By Joseph S. Aboyoun, Esq.
The role of dealership real estate in a buy-sell cannot be minimized. While the franchise is certainly the central component, in many cases, the real estate commands a significant price. In the long run, it may very well be the most important part of the acquisition and the investment. As such, great care must be given to that side of the transaction.
The significance of the real estate is nothing new in the automotive space. When many dealerships were shut down by the manufacturers, either through their attrition programs (such as GM’s Project 2000) or the GM/Chrysler bankruptcies, it was the real estate that lessened the blow for the outgoing dealer. Many of the sites were strategically located for other (non-automotive) rental uses.
The same scenario holds true today and with greater force given that most dealerships are located on a major highway or other desirable location. If the franchise falters, or is lost, the real estate looms as the dealer’s salvation. Conversely, if the dealer has no rights to the real estate, other than a third-party lease, the result can be disastrous, including a continuing obligation to pay rent for a non-operating business.
The outright purchase of the real estate is the preferred approach from a buyer’s perspective. However, in certain instances, this is not possible. The seller may be reluctant to part with the real estate. Or, the buyer may not be able to fund the purchase of both the dealership and the property. In such instances, the buyer may need to negotiate a lease.
When an outright purchase is not possible, the leasing of the property must be carefully negotiated and structured. Here are some of the more salient aspects:
- First, and foremost, the term of the lease, including renewal options, must be sufficiently long to work for not only the buyer/tenant, but for the next deal down the line. For example, a mere 20-year lease (e.g., a 10-year base term with two 5-year option terms) will not be adequate if one flips the deal some 11 years down the line. The ultimate buyer will want much more than 9 years. The location must be secured for the long-term. A 10-year base term with six 5-year options (i.e., a total of 40 years) would be the safer and most advisable approach.
- Of course, this concern is ameliorated if the lease includes an option to purchase the real estate. However, it is important that the provision include either a fixed price (perhaps subject to escalations) or, at minimum, a price established by an appraisal mechanism. Under no circumstances should the parties leave the price open. Phrases such as “a price to be agreed upon by the landlord and tenant at the time the option is exercised” can be disastrous and a formula for litigation.
- A right of first refusal should also be included in the lease. This is especially the case if the seller will not grant an option to purchase. If the landlord (former seller) ultimately decides to sell the property, you as the buyer/tenant should have the first right to buy by meeting any third-party offer that comes along.

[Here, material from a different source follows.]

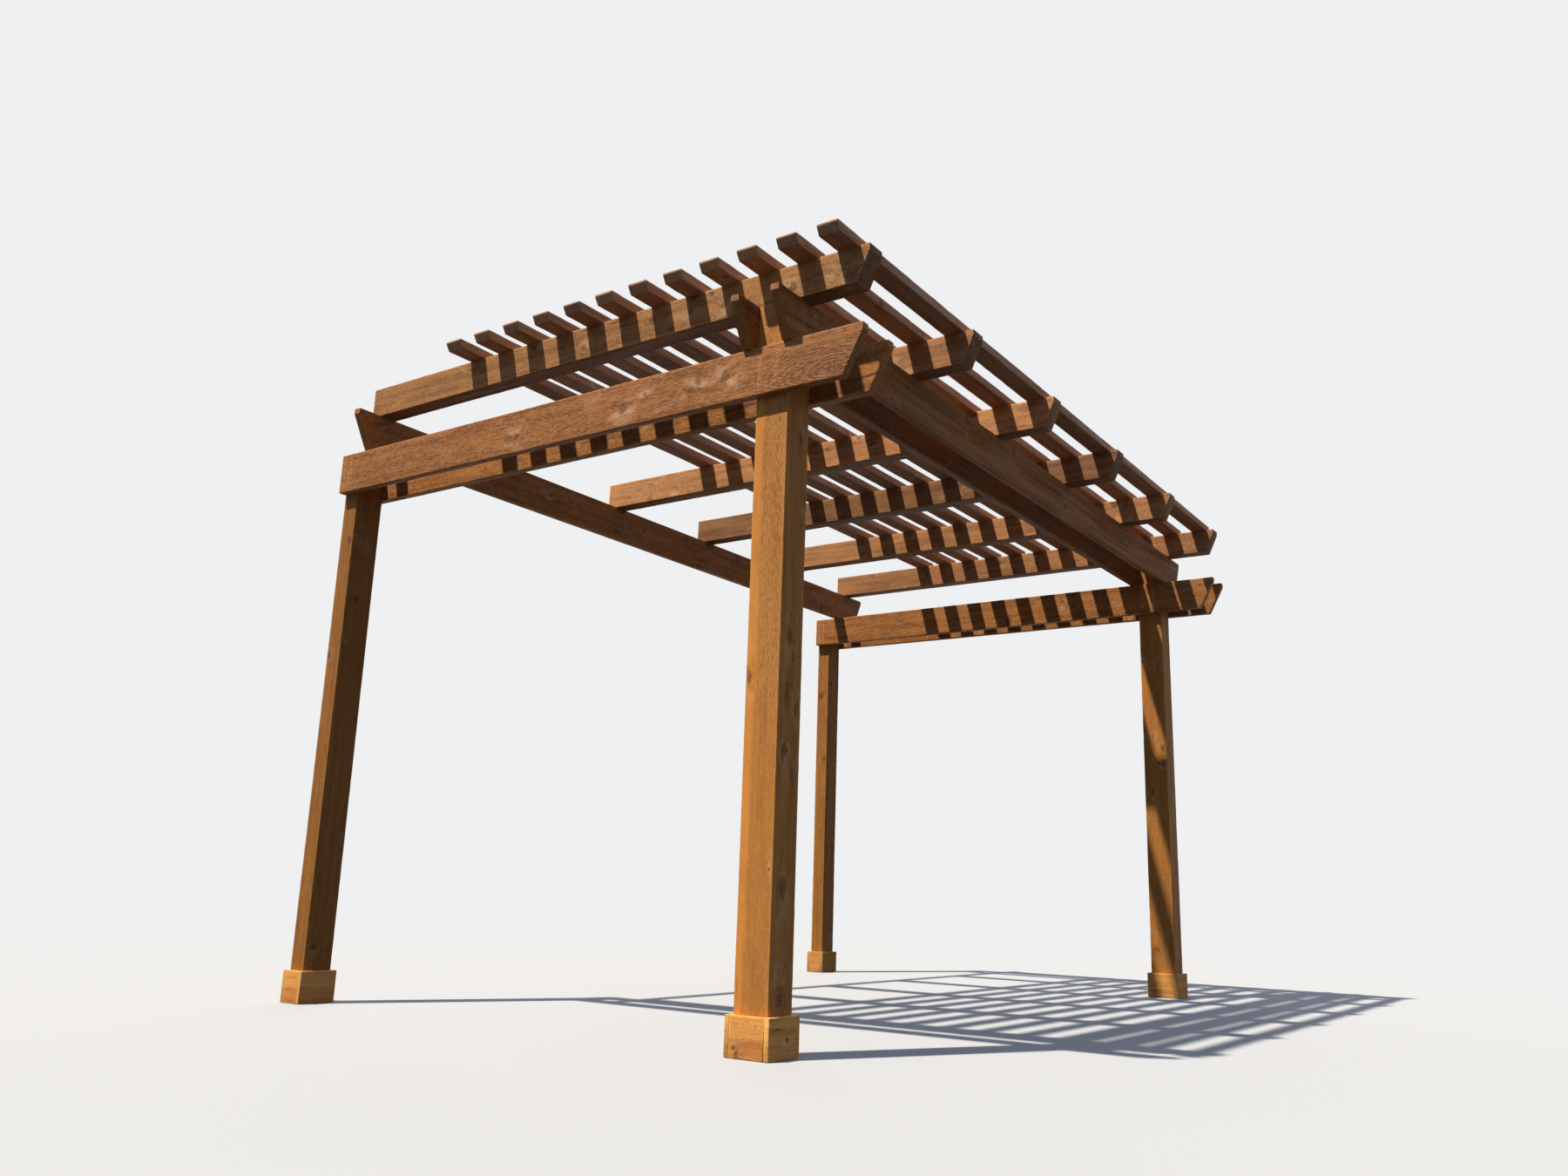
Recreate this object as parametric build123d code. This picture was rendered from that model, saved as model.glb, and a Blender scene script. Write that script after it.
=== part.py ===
from build123d import *
import os

# Wooden pergola: four posts, paired beams, headers, rafters and shade slats.
# Millimetres, +Z up. X runs from side to side, +Y from the front row of posts to the rear row.
# The origin lies on the floor, in the middle of the frame's plan.

# Posts
post_side = 139.7            # front posts, square
rear_post_depth = 88.9       # rear posts, measured from front to rear
post_span = 4105.0           # between post centres along X
post_reach = 2369.0          # front post centre to the front face of a rear post
beam_underside = 2280.0      # floor to the underside of the lower beams

# Foot trim
trim_height = 133.35
trim_thick = 19.05

# Lower beams, one board on each side of the posts
beam_depth = 184.15
beam_thick = 38.1
beam_overhang = 404.0        # front post centre to the tip
beam_nose = 25.4             # upright part of the tip
beam_cut = 80.0              # length of the sloping part of the tip

# Headers, boards across the lower beams
header_depth = 184.15
header_thick = 38.1
header_overhang = 203.0      # post centre to the tip
header_nose = 25.4
header_cut = 81.5
rear_header_gap = 60.0       # between the rear header and the rear posts
rear_header_left = 180.0     # post centre to the left end of the rear header

# Rafters
rafter_count = 6
rafter_depth = 139.7
rafter_width = 88.9
rafter_outset = 61.0         # outer face of the end rafters beyond the post centres
rafter_overhang = 398.0      # front post centre to the tip
rafter_tail = 26.0           # square end past the rear header
rafter_nose = 25.4
rafter_cut = 51.0

# Slats
slat_count = 12
slat_width = 88.9
slat_thick = 38.1
slat_pitch = 176.2
slat_front = 351.0           # front post centre to the front edge of the first slat
slat_overhang = 142.0        # past the left rafter
slat_nose = 12.0
slat_cut = 18.0

# Levels
header_underside = beam_underside + beam_depth
rafter_underside = header_underside + header_depth
slat_underside = rafter_underside + rafter_depth

# Plan positions
left_x = -post_span / 2
right_x = post_span / 2
rear_post_back = post_reach + rear_post_depth
front_y = (beam_overhang - rear_post_back - trim_thick) / 2
rear_y = front_y + post_reach + rear_post_depth / 2
rear_header_back = front_y + post_reach - rear_header_gap
sides = {"left": left_x, "right": right_x}


def board_along_y(x, y0, y1, z0, width, depth, nose, cut):
    """Board along Y with its -X face at x and its tip, nose over slope, at y0."""
    with BuildPart() as board:
        with BuildSketch(Plane.YZ.offset(x)):
            with BuildLine():
                Polyline(
                    (y0, z0 + depth),
                    (y0, z0 + depth - nose),
                    (y0 + cut, z0),
                    (y1, z0),
                    (y1, z0 + depth),
                    close=True,
                )
            make_face()
        extrude(amount=width)
    return board.part


def board_along_x(x0, x1, y, z0, width, depth, nose, cut, both_tips=True):
    """Board along X with its -Y face at y, a tip at x0 and a tip or a square end at x1."""
    left_tip = [(x0, z0 + depth), (x0, z0 + depth - nose), (x0 + cut, z0)]
    square_end = [(x1, z0), (x1, z0 + depth)]
    right_tip = [(x1 - cut, z0), (x1, z0 + depth - nose), (x1, z0 + depth)]
    with BuildPart() as board:
        with BuildSketch(Plane.XZ.offset(-y)):
            with BuildLine():
                Polyline(*left_tip, *(right_tip if both_tips else square_end), close=True)
            make_face()
        extrude(amount=-width)
    return board.part


def post(x, y, depth, top):
    """Upright post, centred on x and y."""
    with BuildPart() as timber:
        with Locations((x, y, 0)):
            Box(post_side, depth, top, align=(Align.CENTER, Align.CENTER, Align.MIN))
    return timber.part


def trim_pair(x, y, gap_x, gap_y, size_x, size_y):
    """Two equal foot boards on opposite faces of a post."""
    with BuildPart() as pair:
        with Locations((x - gap_x, y - gap_y, 0), (x + gap_x, y + gap_y, 0)):
            Box(size_x, size_y, trim_height, align=(Align.CENTER, Align.CENTER, Align.MIN))
    return pair.part


parts = {}

# Posts with their foot trim: the front and back boards cover the ends of the side boards.
rows = {
    "front": (front_y, post_side, rafter_underside),
    "rear": (rear_y, rear_post_depth, header_underside),
}
for row, (y, depth, top) in rows.items():
    for side, x in sides.items():
        parts[f"post_{row}_{side}"] = post(x, y, depth, top)
        parts[f"trim_faces_{row}_{side}"] = trim_pair(
            x, y, 0, (depth + trim_thick) / 2, post_side + 2 * trim_thick, trim_thick
        )
        parts[f"trim_sides_{row}_{side}"] = trim_pair(
            x, y, (post_side + trim_thick) / 2, 0, trim_thick, depth
        )

# Lower beams: each pair holds the posts of one side between its boards.
for side, x in sides.items():
    for place, face_x in (("outer", -1), ("inner", 1)):
        outward = face_x if side == "left" else -face_x
        board_x = x + outward * (post_side + beam_thick) / 2 - beam_thick / 2
        parts[f"beam_{side}_{place}"] = board_along_y(
            board_x, front_y - beam_overhang, front_y + rear_post_back, beam_underside,
            beam_thick, beam_depth, beam_nose, beam_cut,
        )

# Front header: two boards that hold the front posts between them, tips at both ends.
for place, board_y in (
    ("outer", front_y - post_side / 2 - header_thick),
    ("inner", front_y + post_side / 2),
):
    parts[f"header_front_{place}"] = board_along_x(
        left_x - header_overhang, right_x + header_overhang, board_y, header_underside,
        header_thick, header_depth, header_nose, header_cut,
    )

# Rear header: one board on the lower beams.
parts["header_rear"] = board_along_x(
    left_x - rear_header_left, right_x + header_overhang, rear_header_back - header_thick,
    header_underside, header_thick, header_depth, header_nose, header_cut,
)

# Rafters, evenly spaced between the two outer faces.
first_rafter_x = left_x - rafter_outset
last_rafter_x = right_x + rafter_outset - rafter_width
rafter_pitch = (last_rafter_x - first_rafter_x) / (rafter_count - 1)
for i in range(rafter_count):
    parts[f"rafter_{i + 1}"] = board_along_y(
        first_rafter_x + i * rafter_pitch, front_y - rafter_overhang,
        rear_header_back + rafter_tail, rafter_underside,
        rafter_width, rafter_depth, rafter_nose, rafter_cut,
    )

# Slats, counted from the front, square and flush at the right rafter.
for i in range(slat_count):
    parts[f"slat_{i + 1}"] = board_along_x(
        first_rafter_x - slat_overhang, last_rafter_x + rafter_width,
        front_y - slat_front + i * slat_pitch, slat_underside,
        slat_width, slat_thick, slat_nose, slat_cut, both_tips=False,
    )

os.makedirs("parts", exist_ok=True)
for name, solid in parts.items():
    export_step(solid, f"parts/{name}.step")
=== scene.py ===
import math
import random

import bpy
from mathutils import Matrix, Vector


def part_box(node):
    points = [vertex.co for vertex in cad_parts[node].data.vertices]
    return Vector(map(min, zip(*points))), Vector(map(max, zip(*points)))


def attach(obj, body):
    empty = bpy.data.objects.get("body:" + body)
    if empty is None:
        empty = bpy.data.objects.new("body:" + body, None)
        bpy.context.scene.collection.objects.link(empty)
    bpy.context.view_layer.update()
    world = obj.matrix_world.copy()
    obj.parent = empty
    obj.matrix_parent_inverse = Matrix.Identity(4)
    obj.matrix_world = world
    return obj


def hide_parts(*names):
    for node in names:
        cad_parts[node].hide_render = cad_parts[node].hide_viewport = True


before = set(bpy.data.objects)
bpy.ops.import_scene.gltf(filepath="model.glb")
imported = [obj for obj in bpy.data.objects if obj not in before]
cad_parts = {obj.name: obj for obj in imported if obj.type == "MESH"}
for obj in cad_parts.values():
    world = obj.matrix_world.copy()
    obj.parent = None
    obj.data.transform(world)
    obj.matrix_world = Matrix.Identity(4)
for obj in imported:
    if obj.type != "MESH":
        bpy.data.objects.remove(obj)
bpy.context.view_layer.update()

# Wooden pergola of stained, rough sawn timber. Metres, +Z up, +Y towards the back.
rng = random.Random(1726)
FRONT_TO_BACK, SIDE_TO_SIDE, UPRIGHT = 1, 0, 2  # the way a board's grain runs: along Y, X or Z

# ---------------------------------------------------------------- sizes and places, in metres

# Slanted tips: the height of the upright nose, and how far the cut runs back under it
BEAM_TIP = (0.0254, 0.080)
HEADER_TIP = (0.0254, 0.0815)
RAFTER_TIP = (0.0254, 0.051)
SLAT_TIP = (0.008, 0.018)
LEAD = 0.014          # plain end of a board, left free of cuts for its tip
TRIM_THICK = 0.01905

# Arrises: the angle from which an edge is eased, the angle up to which faces look smooth, the sum of a
# normal's parts over which a vertex lies on an arris, and how far inside the arrises the long sides are
# scored, in widths of the arris
EASED_FROM, SMOOTH = math.radians(30), math.radians(23)
ARRIS_TURN = 1.15
SCORE_INSIDE = 3.0

# Waves and nicks of the sawn faces: the size of each, and how sharply the nicks stand out
WAVE_SIZE, NICK_SIZE, NICK_CONTRAST = 0.45, 0.035, 1.8

# One foot board stands a little out of square: how far its foot is cut back, and the slant of the cut
TRIM_GAP = 0.0026
TRIM_SLANT = (0.0, -1.0, -0.017)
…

- The tenant must have the right to assign the lease or sublet the premises. The assignment/sublease provision must also be carefully crafted. If the landlord’s consent is required for an assignment or subletting, the lease must mandate that the consent will not be “unreasonably withheld or conditioned, or unduly delayed”. Ultimately, the tenant should have the right to assign or sublet if it is in conjunction with the sale of the business and to do so without the landlord’s consent if the franchisor(s) approves the deal. Many landlords acknowledge that the credentials required of the buyer/assignee on the part of the franchisor(s) are equal to or greater than their own requirements. Without the ability to assign or sublet, the blue sky value of the franchise is dramatically reduced, if not destroyed.
Of equal importance is the due diligence which must be employed in the real estate acquisition or leasing. The primary components are:
- Environmental investigation. Of particular importance is the environmental condition of the property. I have seen deals where the seller failed to disclose hidden, significant environmental problems which were discovered post-closing by the buyer during a reconstruction project. Such scenarios can be avoided with proper investigation by a competent environmental firm.

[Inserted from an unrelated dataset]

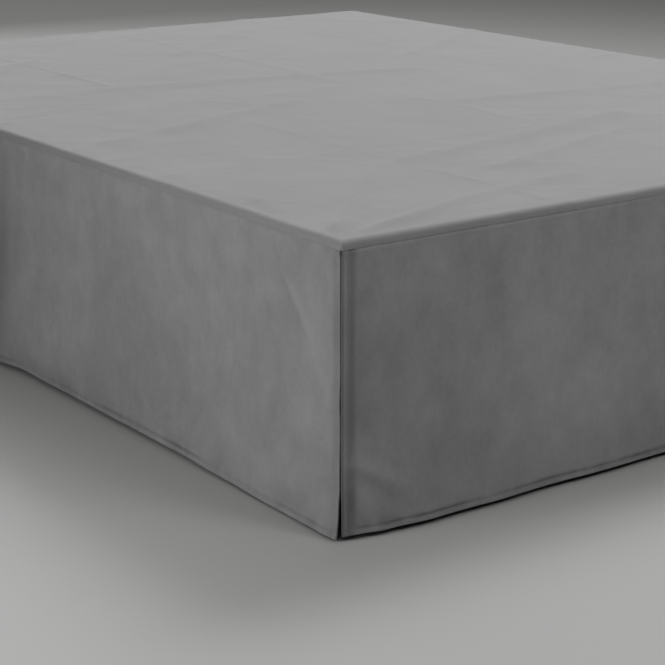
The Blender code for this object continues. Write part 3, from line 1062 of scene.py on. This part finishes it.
def velvet():
    """Short matt pile with a faint downward nap, soft brushed clouds, and painted shade and painted
    highlights on hems, creases, puckers and patches, partly pressed and brushed pile.
    """
    made, tree, shader = start_finish("skirt velvet", 0.92, sheen=0.35, sheen_roughness=0.45)
    patches = noise(tree, "object", (6.0, 6.0, 4.5), detail=3.0, roughness=0.55)
    clouds = noise(tree, "object", (21.0, 21.0, 15.0), detail=6.0, roughness=0.66)
    tufts = noise(tree, "object", (150.0, 150.0, 115.0), detail=3.0, roughness=0.6)
    nap = noise(tree, "object", (330.0, 330.0, 95.0), detail=3.0)
    pile = noise(tree, "object", (1500.0, 1500.0, 1100.0), detail=2.0)
    shade = summed(tree, -1.20, (patches, 0.85), (clouds, 1.4), (tufts, 0.42), (nap, 0.28), (pile, 0.42))
    colour = blend_colours(tree, shade, VELVET_DARK, VELVET_LIGHT)
    # Painted shade, partly pressed pile, darkens the velvet where the first attribute says
    colour = blend_colours(tree, painted(tree, "pressed"), colour, VELVET_SHADE_PRESSED)
    # Painted highlight, partly brushed pile, lightens the velvet where the second attribute says
    colour = blend_colours(tree, painted(tree, "brushed"), colour, VELVET_HIGHLIGHT_BRUSHED)
    tree.links.new(colour, shader.inputs["Base Color"])
    tips = maths(tree, "MULTIPLY_ADD", nap, 0.8, pile)
    raise_grain(tree, shader, tips, 0.35, 0.0005)
    return made


def thread():
    """Matt sewing thread with its twist."""
    made, tree, shader = start_finish("skirt thread", 0.7, sheen=0.1)
    twist = noise(tree, "object", (2600.0, 2600.0, 2600.0), detail=1.0)
    tree.links.new(blend_colours(tree, twist, VELVET_DARK, THREAD_GREY), shader.inputs["Base Color"])
    raise_grain(tree, shader, twist, 0.3, 0.0002)
    return made


def weave(tree, across, up, count):
    """Height of a plain weave at a place, with count threads to the metre."""
    half_turns = math.pi * count
    warp = maths(tree, "SINE", maths(tree, "MULTIPLY", across, half_turns))
    weft = maths(tree, "SINE", maths(tree, "MULTIPLY", up, half_turns))
    return maths(tree, "MULTIPLY_ADD", maths(tree, "MULTIPLY", warp, weft), 0.5, 0.5)


def split(tree, vector):
    node = put(tree, "ShaderNodeSeparateXYZ")
    tree.links.new(vector, node.inputs["Vector"])
    return node.outputs


def deck_cotton():
    """Plain-weave cotton with slubs, and the fine crumples of cloth that was packed."""
    made, tree, shader = start_finish("deck cotton", 0.88)
    place = split(tree, scaled_place(tree, "flat cloth"))
    cross = weave(tree, place["X"], place["Y"], 1100.0)
    slub = noise(tree, "flat cloth", (30.0, 700.0, 1.0), detail=2.0)
    slub_down = noise(tree, "flat cloth", (700.0, 30.0, 1.0), detail=2.0)
    patches = noise(tree, "flat cloth", (5.0, 5.0, 5.0), detail=4.0, roughness=0.6)
    shade = summed(tree, -0.65, (cross, 0.35), (slub, 0.5), (slub_down, 0.5), (patches, 0.9))
    tree.links.new(blend_colours(tree, shade, DECK_WEFT, DECK_WARP), shader.inputs["Base Color"])
    rumpled = noise(tree, "flat cloth", (4.2, 5.4, 1.0), detail=4.0, roughness=0.45)
    crumple = maths(tree, "SUBTRACT", rumpled, 0.5)
    crumple = maths(tree, "MULTIPLY", maths(tree, "ABSOLUTE", crumple), -0.020)
    height = maths(tree, "MULTIPLY_ADD", maths(tree, "MULTIPLY_ADD", slub, 0.5, cross), 0.00012, crumple)
    raise_grain(tree, shader, height, 1.0, 1.0)
    return made


def base_cover():
    """Coarse charcoal upholstery weave round the base."""
    made, tree, shader = start_finish("base cover", 0.9)
    place = split(tree, scaled_place(tree, "object"))
    normal = split(tree, put(tree, "ShaderNodeNewGeometry").outputs["Normal"])
    level = maths(tree, "GREATER_THAN", maths(tree, "ABSOLUTE", normal["Z"]), 0.7)
    upright = maths(tree, "SUBTRACT", 1.0, level)
    across = maths(tree, "MULTIPLY_ADD", place["Y"], upright, place["X"])
    up = maths(tree, "MULTIPLY_ADD", place["Y"], level, place["Z"])
    cross = weave(tree, across, up, 620.0)
    slub = noise(tree, "object", (220.0, 220.0, 220.0), detail=2.0)
    patches = noise(tree, "object", (8.0, 8.0, 8.0), detail=4.0, roughness=0.6)
    shade = summed(tree, -0.3, (cross, 0.4), (slub, 0.4), (patches, 0.8))
    tree.links.new(blend_colours(tree, shade, BASE_WEFT, BASE_WARP), shader.inputs["Base Color"])
    raise_grain(tree, shader, maths(tree, "MULTIPLY_ADD", slub, 0.4, cross), 0.5, 0.0005)
    return made


def glide_plastic():
    """Black moulded plastic, scuffed grey where it meets the floor."""
    made, tree, shader = start_finish("glide plastic", 0.45)
    place = split(tree, scaled_place(tree, "object"))
    low = maths(tree, "SUBTRACT", 1.0, maths(tree, "MULTIPLY", place["Z"], 90.0), clamp=True)
    scuffs = noise(tree, "object", (260.0, 260.0, 90.0), detail=3.0)
    share = maths(tree, "MULTIPLY", low, scuffs, clamp=True)
    tree.links.new(blend_colours(tree, share, GLIDE_BLACK, GLIDE_SCUFF), shader.inputs["Base Color"])
    rough = maths(tree, "MULTIPLY_ADD", scuffs, 0.3, 0.3)
    tree.links.new(rough, shader.inputs["Roughness"])
    raise_grain(tree, shader, noise(tree, "object", (1200.0, 1200.0, 1200.0), detail=1.0), 0.15, 0.0002)
    return made


def floor_finish():
    made, tree, shader = start_finish("floor pale", 0.6)
    patches = noise(tree, "object", (1.5, 1.5, 1.5), detail=2.0)
    tree.links.new(blend_colours(tree, patches, FLOOR_DARK, FLOOR_PALE), shader.inputs["Base Color"])
    return made


# ---- studio

def make_floor():
    clear_choice()
    bpy.ops.mesh.primitive_plane_add(size=FLOOR_SIZE, location=(0.0, 0.0, 0.0))
    floor = bpy.context.active_object
    floor.name = "floor"
    floor.data.materials.append(floor_finish())


def make_world():
    world = bpy.data.worlds.new("studio")
    world.use_nodes = True
    background = world.node_tree.nodes["Background"]
    background.inputs["Color"].default_value = WORLD_PALE
    background.inputs["Strength"].default_value = WORLD_STRENGTH
    bpy.context.scene.world = world


Softbox = namedtuple("Softbox", "name from_corner aim_from_corner size power")

SOFTBOXES = (
    Softbox("side", (-1.4, 0.2, 0.65), (0.0, 0.25, 0.2), 0.6, 9.2),
    Softbox("foot", (0.9, -1.7, 1.90), (0.7, 0.0, 0.15), 0.8, 16.1),
    Softbox("corner_floor", (-0.6, -0.6, 1.7), (-0.5, -0.5, 0.0), 0.7, 3.4),
    Softbox("over_side", (2.6, 1.4, 3.6), (0.2, 0.2, 0.0), 1.5, 150.0),
    Softbox("low_behind", (0.9, 4.9, 1.7), (0.7, 1.2, 0.4), 1.4, 65.0),
    Softbox("behind", (2.5, 7.5, 5.0), (2.5, 7.4, 0.0), 4.0, 60.0),
    Softbox("ceiling", (0.8, 1.0, 9.0), (0.8, 1.001, 0.0), 26.0, 290.0),
)


def make_lights():
    for box in SOFTBOXES:
        place = FOOT_LEFT_CORNER + Vector(box.from_corner)
        aim = FOOT_LEFT_CORNER + Vector(box.aim_from_corner)
        clear_choice()
        bpy.ops.object.light_add(type="AREA", location=place)
        light = bpy.context.active_object
        light.name = box.name + "_softbox"
        light.rotation_euler = (aim - place).to_track_quat("-Z", "Y").to_euler()
        light.data.size = box.size
        light.data.energy = box.power


def make_camera():
    clear_choice()
    turned = (math.radians(90.0 - CAMERA_PITCH), 0.0, -math.radians(CAMERA_TURN))
    bpy.ops.object.camera_add(location=FOOT_LEFT_CORNER + CAMERA_FROM_CORNER, rotation=turned)
    camera = bpy.context.active_object
    camera.name = "camera"
    camera.data.sensor_width = CAMERA_SENSOR
    camera.data.lens = CAMERA_LENS
    camera.data.clip_end = CAMERA_FAR_END
    bpy.context.scene.camera = camera


def dress_carried_nodes():
    """The base and its glides keep their shapes and take their finishes."""
    cover, plastic = base_cover(), glide_plastic()
    for name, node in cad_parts.items():
        if name == "bed_base" or name.startswith("glide"):
            node.data.materials.clear()
            node.data.materials.append(cover if name == "bed_base" else plastic)


def main():
    make_world()
    make_floor()
    make_lights()
    make_camera()
    dress_carried_nodes()
    pile, sewing = velvet(), thread()
    for cut in (LEFT_CUT, FOOT_CUT, RIGHT_CUT):
        panel = make_panel(cut, pile)
        stitches = panel_stitches(cut, sewing)
        for piece in (panel, stitches):
            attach(piece, "root")
        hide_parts(cut.name)
    deck = make_deck(deck_cotton())
    deck_hem = deck_stitches(sewing)
    for piece in (deck, deck_hem):
        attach(piece, "root")
    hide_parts("deck")


main()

- Engineering inspection. Just as in any other real estate purchase, the facility must be inspected by a qualified consultant to determine if there are any major defects, such as structural problems, roof disrepair and problems with the HVAC or other building systems (plumbing, electrical, etc.).
- Zoning evaluation. Any significant zoning issues or restrictions must be examined. This is particularly important if the deal comes with a facility upgrade/image requirement.
- Of course, the funding for the real estate purchase must be secured.
To proceed without exhausting each of these can have severe adverse consequences.
It is, of course, natural for the buyer to be consumed with the acquisition of the franchise and to focus on dealership issues. However, the real estate in the deal is a major component and merits the same, or greater, level of scrutiny, if the buyer is to achieve an optimal result in the buy-sell investment.